[Task statement]:
Extract, without alteration, each line from the start of the listing to the line bearing "SIDE_CROWDING = 0.10".

[Source material]:
## BEGIN

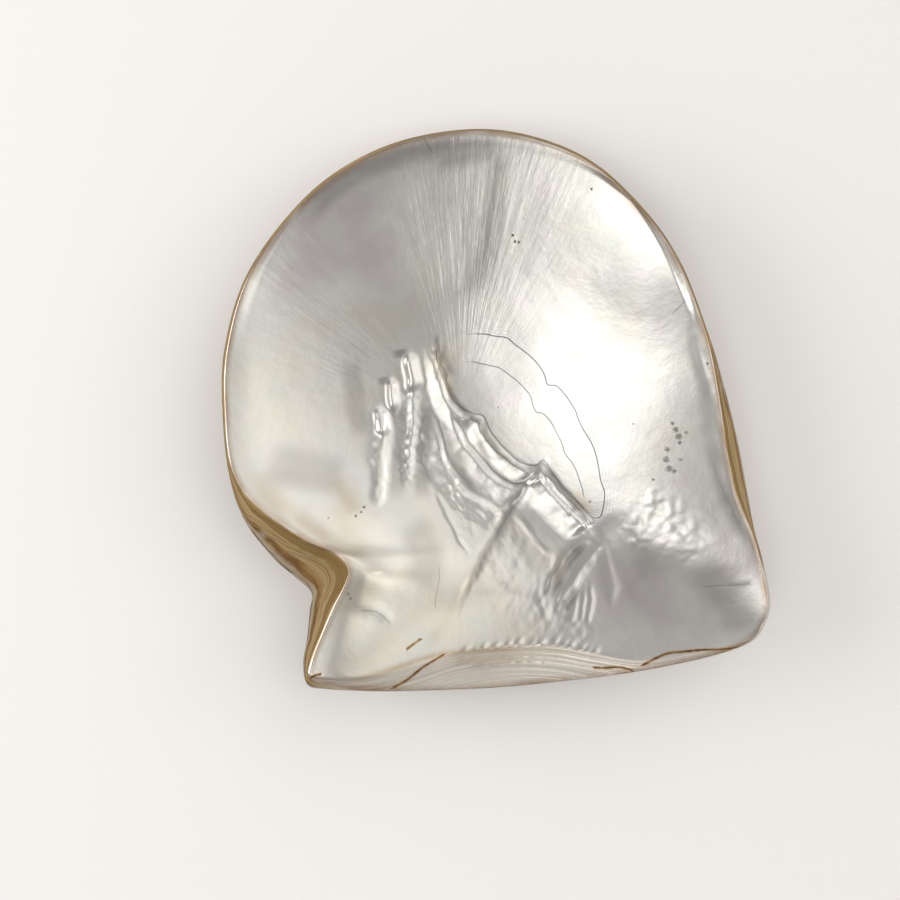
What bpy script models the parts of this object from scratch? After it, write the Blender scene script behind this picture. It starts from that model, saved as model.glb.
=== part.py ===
# One valve of a large pearl oyster, lying on its convex outside with the nacre up.
# Lengths are in millimetres until the last step, which turns them into metres. +Y runs from the hinge to
# the opposite margin, +X to the side away from the byssal notch, and +Z up out of the hollow.
import math

import bmesh
import bpy
import numpy as np

MM = 0.001
NAME = "valve"

# How many cells the mesh has along each side of the face, and how much closer they lie at the hinge.
CELLS = 44
HINGE_CROWDING = 0.22
SIDE_CROWDING = 0.10

# The hollow: its depth below the margin, and how the floor falls off towards each side.
INSIDE_DEPTH = 17.5
INSIDE_FALL = {"far": 1.55, "hinge": 0.95, "side": 1.15}
OUTSIDE_DEPTH = 18.4
OUTSIDE_FALL = {"far": 1.1, "hinge": 0.98, "side": 1.0}

# The ligament strip along the hinge slopes outwards from its crest by this much for each mm of width.
STRIP_SLOPE = 0.5

# How many degrees the valve leans when it lies balanced on its outside: down towards the margin opposite
# the hinge, and down towards the notch. A little is rubbed off where it touches.
LEAN_TO_FAR = 3.0
LEAN_TO_NOTCH = 1.0
RUBBED_OFF = 0.9

# Stations round the margin, anticlockwise from the ear at the notch:
# outer edge x, y, then nacre lip x, y, then the height of the edge below the lip.
HINGE_SIDE = [
    (-58.9, -85.2, -57.7, -82.2, 6.0),
    (-53.6, -86.8, -50.5, -84.9, 7.0),
    (-41.9, -87.6, -40.6, -86.6, 8.0),
    (-23.3, -87.6, -22.9, -86.8, 9.0),
    (-1.2, -87.0, -1.2, -86.2, 9.0),
    (20.8, -84.8, 20.5, -84.0, 8.0),
    (42.5, -81.5, 42.2, -80.8, 7.0),
    (64.5, -76.9, 64.2, -76.1, 5.0),
    (77.8, -72.2, 76.9, -71.5, 4.0),
]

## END

[Correct output]:
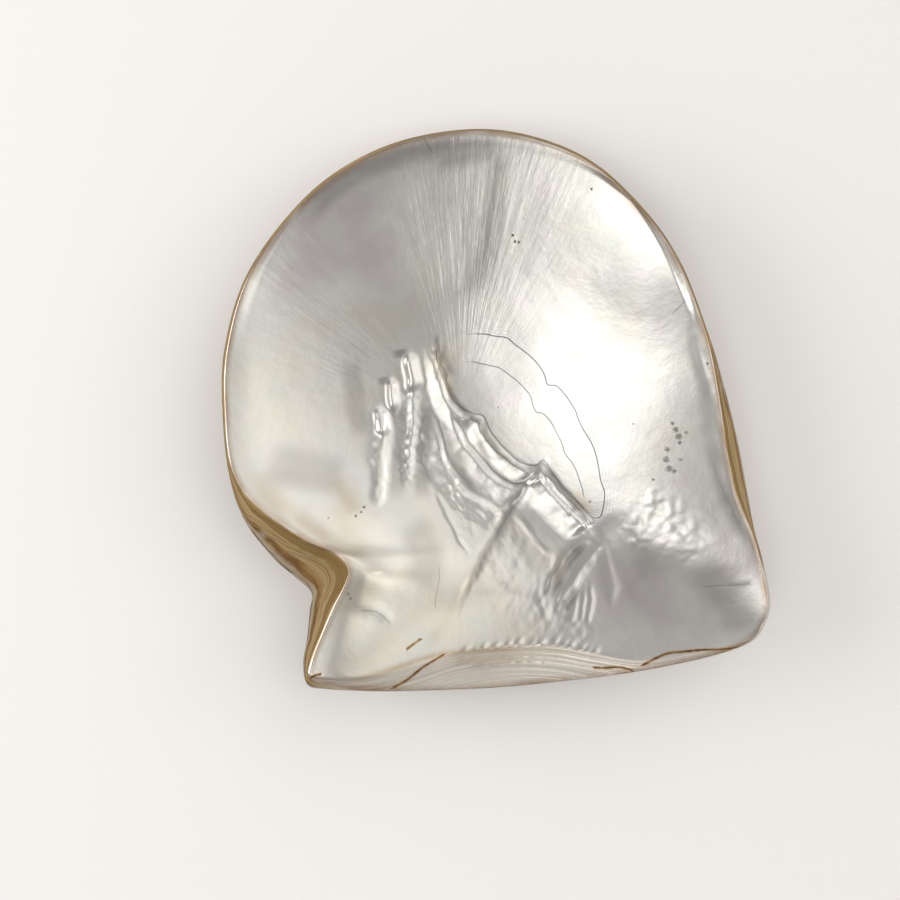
What bpy script models the parts of this object from scratch? After it, write the Blender scene script behind this picture. It starts from that model, saved as model.glb.
=== part.py ===
# One valve of a large pearl oyster, lying on its convex outside with the nacre up.
# Lengths are in millimetres until the last step, which turns them into metres. +Y runs from the hinge to
# the opposite margin, +X to the side away from the byssal notch, and +Z up out of the hollow.
import math

import bmesh
import bpy
import numpy as np

MM = 0.001
NAME = "valve"

# How many cells the mesh has along each side of the face, and how much closer they lie at the hinge.
CELLS = 44
HINGE_CROWDING = 0.22
SIDE_CROWDING = 0.10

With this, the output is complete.